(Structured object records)
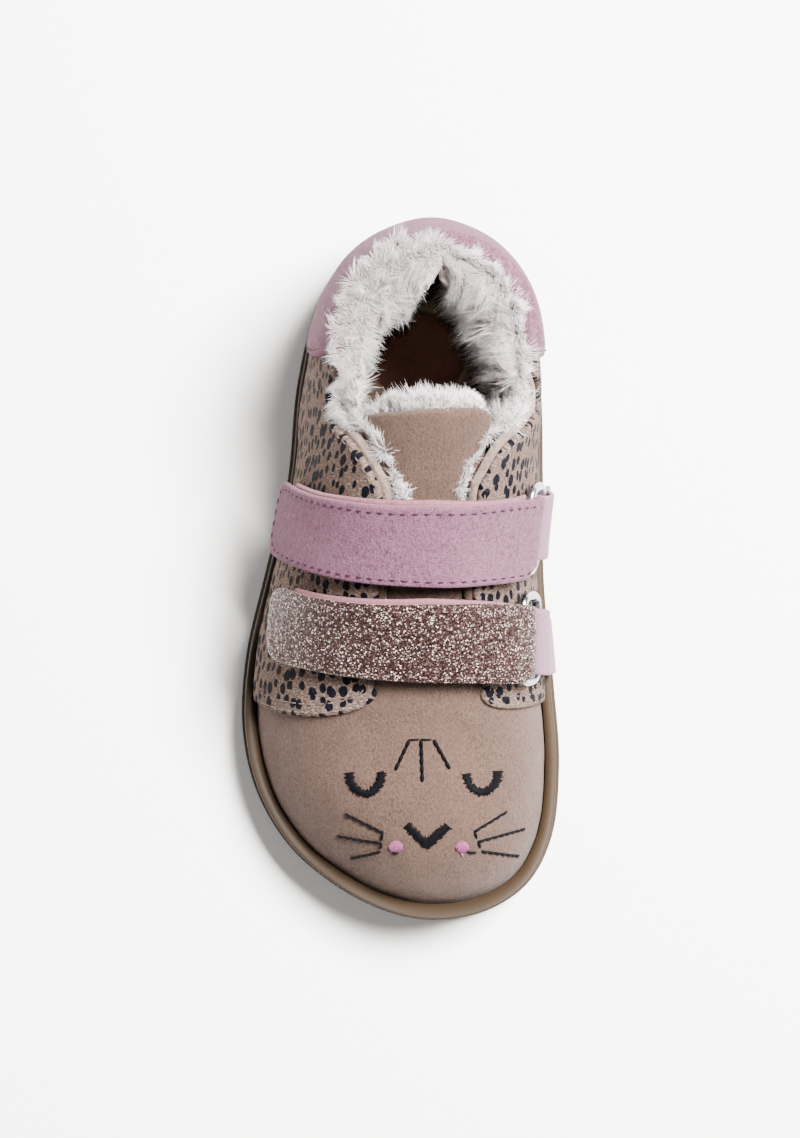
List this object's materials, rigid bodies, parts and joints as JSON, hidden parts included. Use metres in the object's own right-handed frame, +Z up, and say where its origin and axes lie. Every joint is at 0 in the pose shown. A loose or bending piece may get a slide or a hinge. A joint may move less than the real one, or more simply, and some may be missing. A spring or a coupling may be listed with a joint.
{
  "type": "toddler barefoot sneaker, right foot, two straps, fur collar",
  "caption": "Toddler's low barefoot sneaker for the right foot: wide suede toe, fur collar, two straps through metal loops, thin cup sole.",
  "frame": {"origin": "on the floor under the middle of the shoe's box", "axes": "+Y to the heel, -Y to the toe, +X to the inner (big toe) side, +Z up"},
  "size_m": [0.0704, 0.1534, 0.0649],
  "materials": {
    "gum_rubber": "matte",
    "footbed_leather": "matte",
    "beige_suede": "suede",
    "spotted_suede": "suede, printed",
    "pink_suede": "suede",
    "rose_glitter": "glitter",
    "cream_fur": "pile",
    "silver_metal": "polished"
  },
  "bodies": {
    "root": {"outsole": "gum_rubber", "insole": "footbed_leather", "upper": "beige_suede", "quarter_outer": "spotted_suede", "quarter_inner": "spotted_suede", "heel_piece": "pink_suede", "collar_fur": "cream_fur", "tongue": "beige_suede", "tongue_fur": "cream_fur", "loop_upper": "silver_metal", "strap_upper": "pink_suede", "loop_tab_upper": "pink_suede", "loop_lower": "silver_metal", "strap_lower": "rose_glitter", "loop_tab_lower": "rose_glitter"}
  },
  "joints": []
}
...
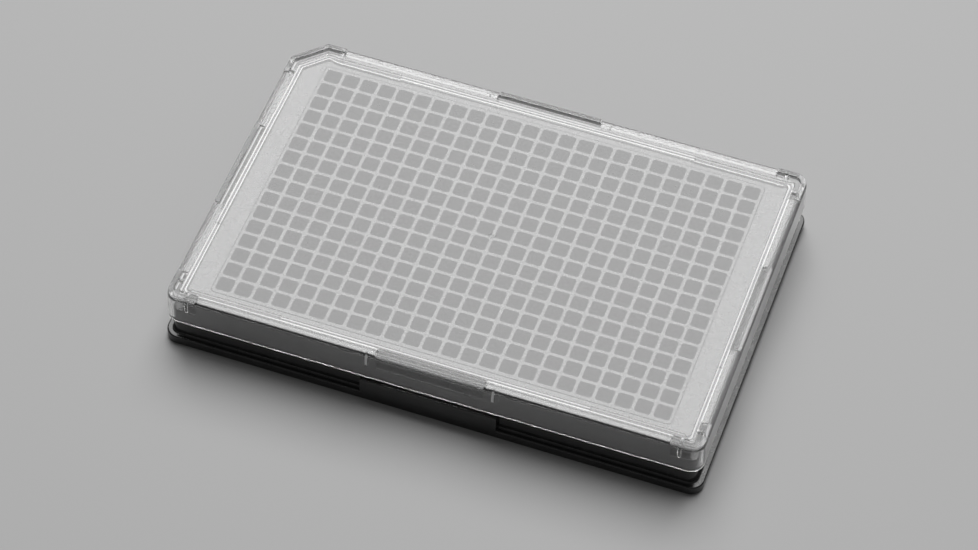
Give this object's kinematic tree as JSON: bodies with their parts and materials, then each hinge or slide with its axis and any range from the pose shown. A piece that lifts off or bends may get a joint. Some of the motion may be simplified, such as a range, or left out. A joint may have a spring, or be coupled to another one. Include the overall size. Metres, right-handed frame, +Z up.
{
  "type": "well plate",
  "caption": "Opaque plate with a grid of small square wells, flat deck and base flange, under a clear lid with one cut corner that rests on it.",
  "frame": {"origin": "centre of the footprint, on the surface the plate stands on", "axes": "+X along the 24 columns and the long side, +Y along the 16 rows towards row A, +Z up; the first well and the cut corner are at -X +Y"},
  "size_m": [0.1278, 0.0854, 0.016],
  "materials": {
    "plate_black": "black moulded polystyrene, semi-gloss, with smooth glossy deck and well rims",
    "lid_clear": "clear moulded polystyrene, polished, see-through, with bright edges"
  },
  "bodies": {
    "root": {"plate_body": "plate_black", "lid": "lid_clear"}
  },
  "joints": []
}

** STATED PROBLEM **
Search the entries for the word "frame", then list each line that holds it.

** ANSWER TO THIS TASK **
List this object's materials, rigid bodies, parts and joints as JSON, hidden parts included. Use metres in the object's own right-handed frame, +Z up, and say where its origin and axes lie. Every joint is at 0 in the pose shown. A loose or bending piece may get a slide or a hinge. A joint may move less than the real one, or more simply, and some may be missing. A spring or a coupling may be listed with a joint.
  "frame": {"origin": "on the floor under the middle of the shoe's box", "axes": "+Y to the heel, -Y to the toe, +X to the inner (big toe) side, +Z up"},
Give this object's kinematic tree as JSON: bodies with their parts and materials, then each hinge or slide with its axis and any range from the pose shown. A piece that lifts off or bends may get a joint. Some of the motion may be simplified, such as a range, or left out. A joint may have a spring, or be coupled to another one. Include the overall size. Metres, right-handed frame, +Z up.
  "frame": {"origin": "centre of the footprint, on the surface the plate stands on", "axes": "+X along the 24 columns and the long side, +Y along the 16 rows towards row A, +Z up; the first well and the cut corner are at -X +Y"},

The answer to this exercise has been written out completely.